Without much apparent wit or perspective, the show is overwhelmed by a droning sameness. Avatar’s aesthetic resembles a lot of Netflix’s attempts at turning anime (or anime-inspired, in this case) into live action, as with Cowboy Bebop and One Piece, which is to say that it tries to replicate the visuals of one medium without paying attention to how they might read in a new context. In animation, for instance, the white makeup of the Kyoshi Warriors looks cool and expressive; when Netflix’s version re-creates it in live action, you just see adults wearing too much face paint. There’s a thread of faulty reasoning here connecting this Avatar to the Disney live-action musical remakes: that we should be impressed simply by a good replication of the original. That’s the kind of thinking that makes people believe an AI program regurgitating aggregated ideas is actually being creative.
Right out of the gate, Netflix’s Avatar fails to answer the big question facing any adaptation: Why does this exist? There’s the obvious point that, in casting Asian and Indigenous actors, the series has righted a wrong of the original series, which had a cast of mostly white actors (as did the best-forgotten M. Night Shyamalan film). But that kind of representation doesn’t amount to an artistic idea in and of itself. It’s possible the show, in later episodes or later seasons, does find a way to take this world in a new direction, but all indications point toward the central artistic vision here being about re-creation rather than reimagination.

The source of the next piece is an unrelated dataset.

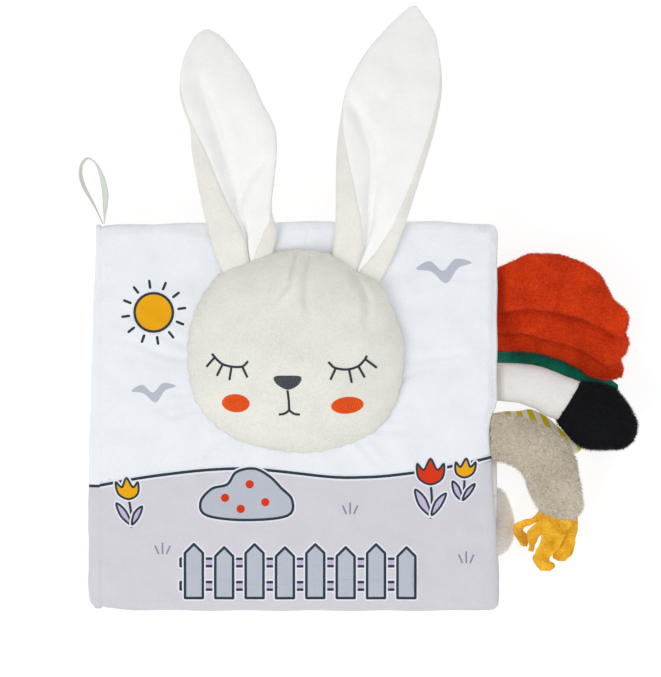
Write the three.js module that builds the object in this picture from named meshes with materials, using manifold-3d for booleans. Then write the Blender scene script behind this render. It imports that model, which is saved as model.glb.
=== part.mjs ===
// Crinkle cloth book with a stuffed rabbit head on its cover and fabric tails along its fore-edge.
// Lengths are in millimetres. The closed book lies on its back cover: +X runs from the spine to the
// fore-edge, +Y towards the ears and +Z up. The origin is the centre of the back cover's underside.

import * as THREE from 'three';
import { mergeVertices } from 'three/addons/utils/BufferGeometryUtils.js';
import Module from 'manifold-3d';

const wasm = await Module();
wasm.setup();

// Air that the pieces keep between them
const clearance = 0.3;
const leafGap = 0.4;
const seamGap = 0.15;
const restCut = 0.5;

// Book: two covers and four leaves, each a cushion of two fabrics round foam and crinkle film
const cover = {
  width: 180, height: 172, thickness: 7, fabric: 0.8, slack: 0.8, contentShare: 0.74, gridCount: 12,
};
const leaf = { inset: 2, thickness: 5, fabric: 0.6, slack: 0.5, contentShare: 0.69, gridCount: 8, count: 4 };
const cushion = { drawIn: 1.5, corner: 2.5, crownPower: 6, cornerPower: 8, edgePower: 4 };
const film = { thickness: 0.3 };
const content = { cornerRadius: 12, cornerSegmentCount: 4 };
const spine = { tape: 1.2, endInset: 2 };

// Head: a stuffed dome sewn on the front cover
const head = {
  x: 0.2, y: 27.8, halfWidth: 49, halfHeight: 46.8, height: 19.5, fabric: 1.2, fillingInset: 2.5,
  outlinePower: 2.2, lowWidthShare: 0.03, domePower: 2.4, domeEdgePower: 0.65, sectorCount: 28, ringCount: 6,
};

// Embroidery on the face, placed from the head's centre
const thread = { radius: 0.5, sideCount: 6 };
const patch = { thickness: 0.8, ringCount: 2 };
const eye = { halfWidth: 8, depth: 5.5 };
const leftEye = { x: -30, y: -3.2 };
const rightEye = { x: 23, y: -3.9 };
const nose = { x: -4.3, y: -13.1, halfWidth: 6, halfHeight: 3.3 };
const mouth = { line: 9, halfWidth: 4.2, drop: 1.8 };
const leftCheek = { x: -27.5, y: -22.6, halfWidth: 6, halfHeight: 4.1, pointCount: 14 };
const rightCheek = { x: 22.5, y: -23.5, halfWidth: 7, halfHeight: 3.6, pointCount: 14 };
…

Remaking a show comes with the opportunity to critique and redefine it, but Avatar, the live-action series, simply seems to want to remind viewers that Avatar, the animated series, was good. There’s not much new to get out of watching this version except the sinking feeling that you’re going to spend the rest of your life being served worse and worse versions of the stuff you loved as a kid. You may decide it’s more worthwhile to simply close the window playing the live-action series and open a new one to watch the animated version instead. But I might also just suggest closing your laptop, going outside, and leaving this whole IP sinkhole behind.